We can also use metadata on the Schema objects if we want to pull data from headers/uri as well as the body. That can be all done transparently more or less with this interface, it would just be interpreting metadata on the Schema that otherwise wasn't used.
I suppose if other people like more decorators more than parameters then we could have an
@app.route.input_model(InputSchema, validate=True)
@app.route.output_model(OutputSchema)
@app.route('/foo')
def route():
pass
Not a fan of the model_body. Not sure if this is possible, but it seems like this would make it hard to work with IDE auto completion or type checking in general without an explicit cast of model_body. I think it's worth considering separating out the schema/modeling API from the actual serialization API.
While I get that you may want to decouple your serialization from your model (and that should always be possible), the simple case seems verbose in that you have to define your model as well as your schema. In your examples, the same set of fields are duplicated. I think we should have a way that consolidates the two things for the simple case where you don't need them decoupled.
Agreed. I don't like having both a User and UserSchema object also. I tried to think of some ways of consolidating, but as long as I'm using marshmallow I don't want your actual data objects to be instances of the schema. Too many properties might collide, and private methods. The other methods I could think off were to complicated for a PoC. Either code generation, or having a chalice defined model class from which you can derive a marshmallow schema, and can be used as a data object. Essentially just your data class with some fields defined that can be pulled off into a schema subclass at runtime and plugged into the corresponding route decorator arguments. Seemed a bit complicated.

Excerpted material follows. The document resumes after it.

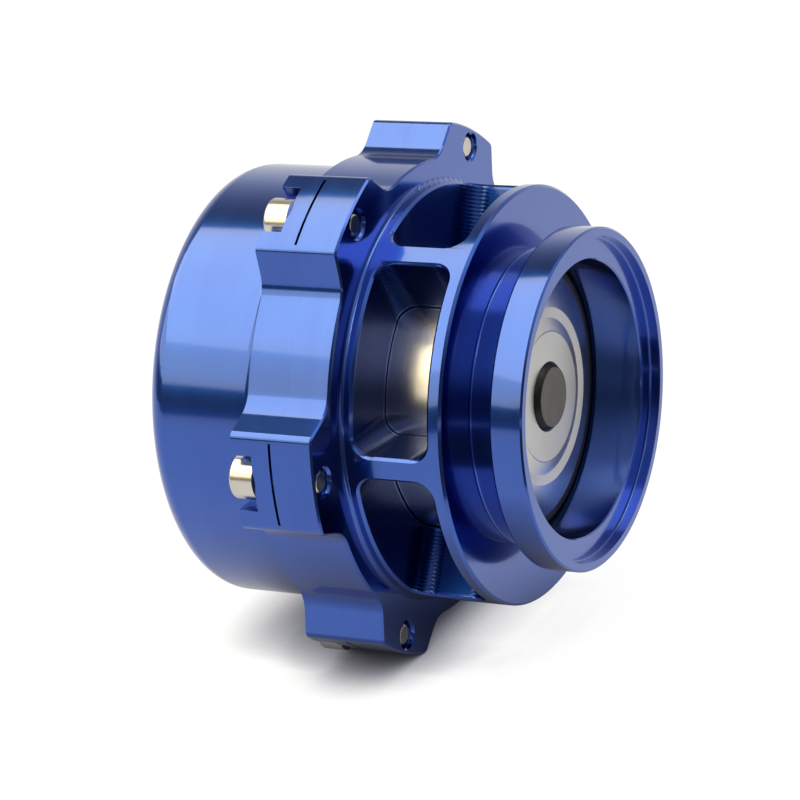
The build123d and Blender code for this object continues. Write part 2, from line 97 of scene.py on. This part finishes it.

My other thought was to throw away model_body
and serialization entirely and deal with it later/separately. That may result in a worse story when we want to have an easy unified way of validation/serialization like you point out should be possible. I also think it will be tedious to type out validate=True
all over. Lets say you want it globally enabled, that should be something you can do as well without making some fancy partially applied class constructor.
Another thing we have to consider is how to accommodate people that are already using marshmallow in their apps, especially since we don't provide any support for request validation/marshaling. Looks like library is on v3, but we have to use v2 (perhaps this can change). If someone's currently using the latest major version v3 in their app (a reasonable thing to do) those users wouldn't be able to upgrade chalice.
Two ideas for this.
1) One ditch the api gateway validator entirely. Use marshmallow to validate on input then we don't need json schema at all and can loosen our requirement on marshmallow. The fact that we can't control the spec version that API Gateway uses might be an argument for this. Downside is you are now paying for lambda time. My initial version had ModelConfig(validate=bool, api_gate_validate=bool)
where you could do one or both methods. This was overly complex and also not symmetrical since there is out output validation for api gateway. I would have needed two objects InputModelConfig
and OutputModelConfig
and I thought that was too complex for an initial draft.
2) Implement the JSON schema generator ourself. Thats not the hard part. I'm fine taking a dependency on marshmallow itself just because it has a lot of stuff built in already, that we may want to take advantage of. But the json schema thing I used as a crutch to get the PoC done more quickly. That part should be pretty easy to implement in a v2/v3 agnostic way.
Another nice thing about buying into the marshmallow ecosystem is we can just depend on existing libs to solve serialization/deserialization. For example if you want to provide automatic serialization and deserialization you can rely on marshmallow-dataclass
which lets us write code like this without any further changes to Chalice
from chalice import Chalice, ModelConfig
from dataclasses import field
from marshmallow_dataclass import dataclass
app = Chalice(app_name='modelboy')
app.debug = True
@dataclass
class CreateUserInput(object):
username: str = field(metadata={'required': True})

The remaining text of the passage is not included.